Reading your posts has become the most interesting part of my day these last few days. Thank you for your insights and perspectives. I remember watching a video on how clay was used to add curvature to Japanese swords by protecting one side from heating while leaving the other exposed. While they’re going for other effects as well, I understand your explanation of modulus of elasticity (and never appreciated the importance of variability in material give until now).

I’ll do more research on liquid immersion cooling and suspension. I’m going to think more about the problem in general, but may be back if it’s alright. Thank you again!

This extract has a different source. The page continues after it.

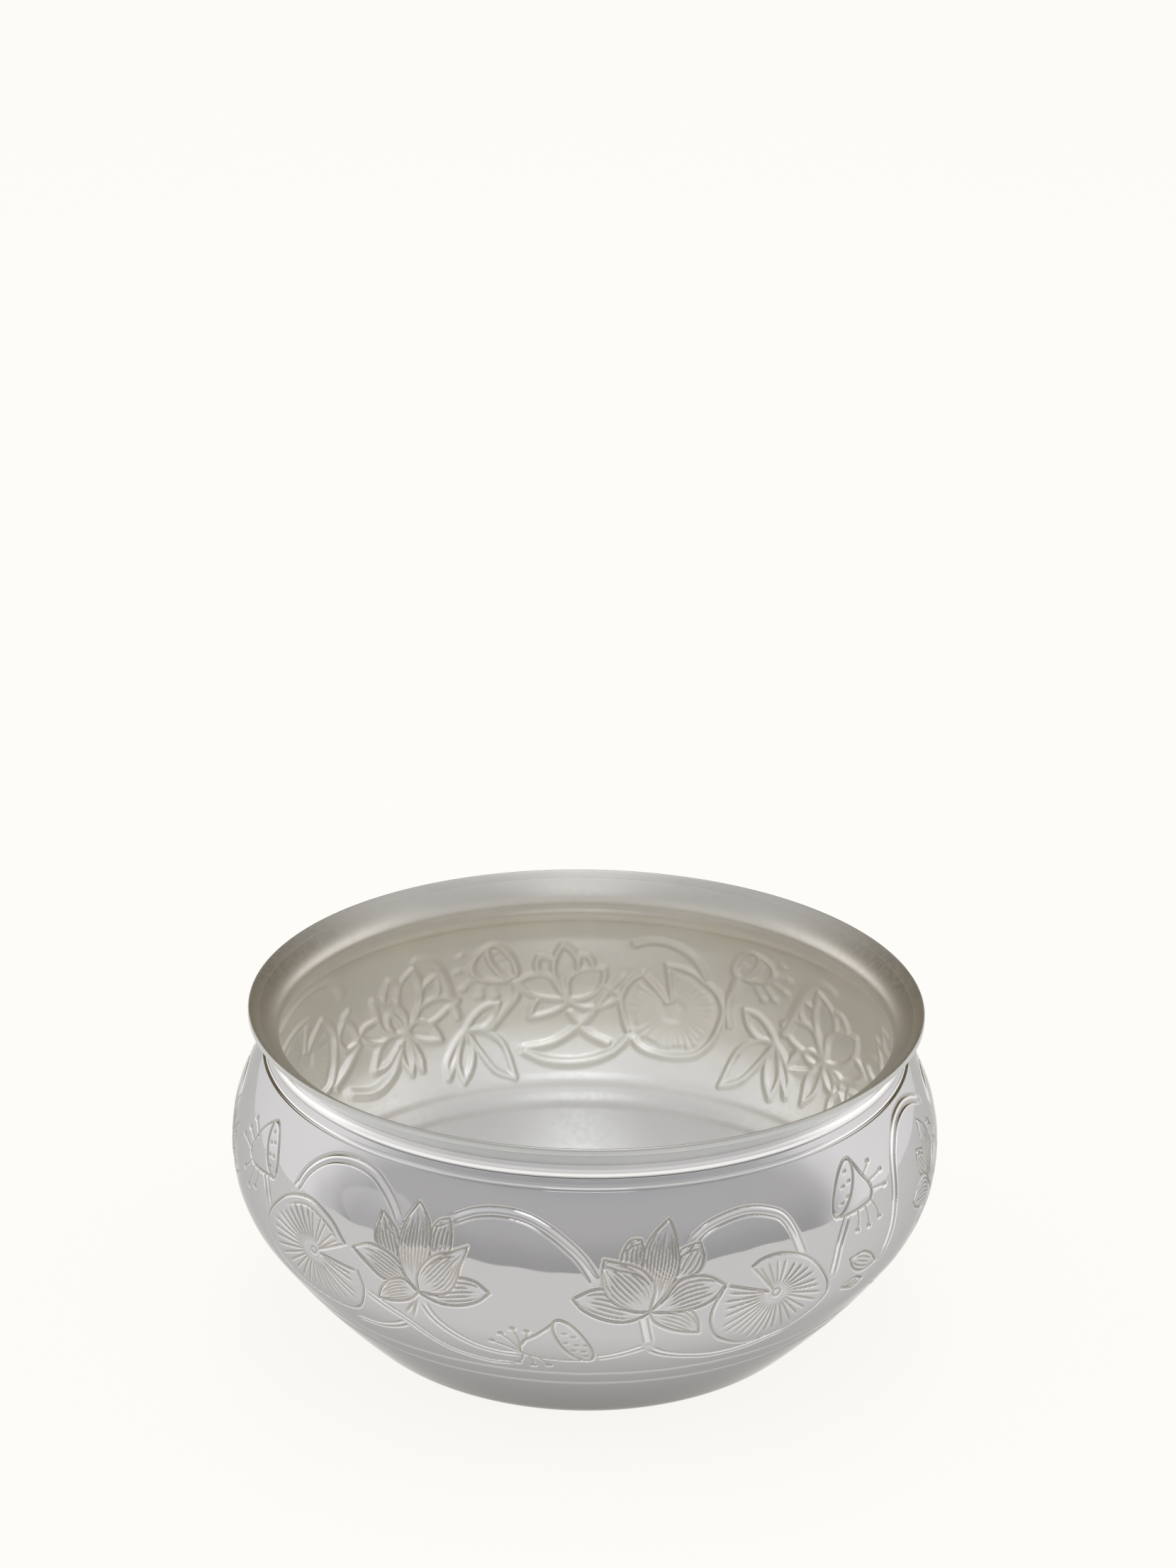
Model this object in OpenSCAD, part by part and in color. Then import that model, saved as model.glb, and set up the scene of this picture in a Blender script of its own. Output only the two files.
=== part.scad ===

Yes, the clay not only reduces cooling rate (and thus curvature), it also changes the metal grain structure, which in turn means more elasticity. I suppose you could say that the shock from a hard metal hitting a hard metal is dissipated over more time when backed by the more elastic (softer) metal.

Your goal in the Jetson surviving extreme force would be first to prevent flexing (the liquid suspension does this), and to dissipate the shock over time. The gap between the carrier board and the cylinder wall is equivalent to the very hard metal being backed by a somewhat hardened metal, and the second suspension of this chamber with a more elastic mounting point is what would complete reduction in shock sufficient for the board to survive. The greatest difficulty is probably in doing this with low weight and keeping the liquid suspension itself exposed to air or other cooling environment.

Like a submarine, I suspect a Jetson can survive a greater crushing force than it can a non-uniform flexing/lever type force.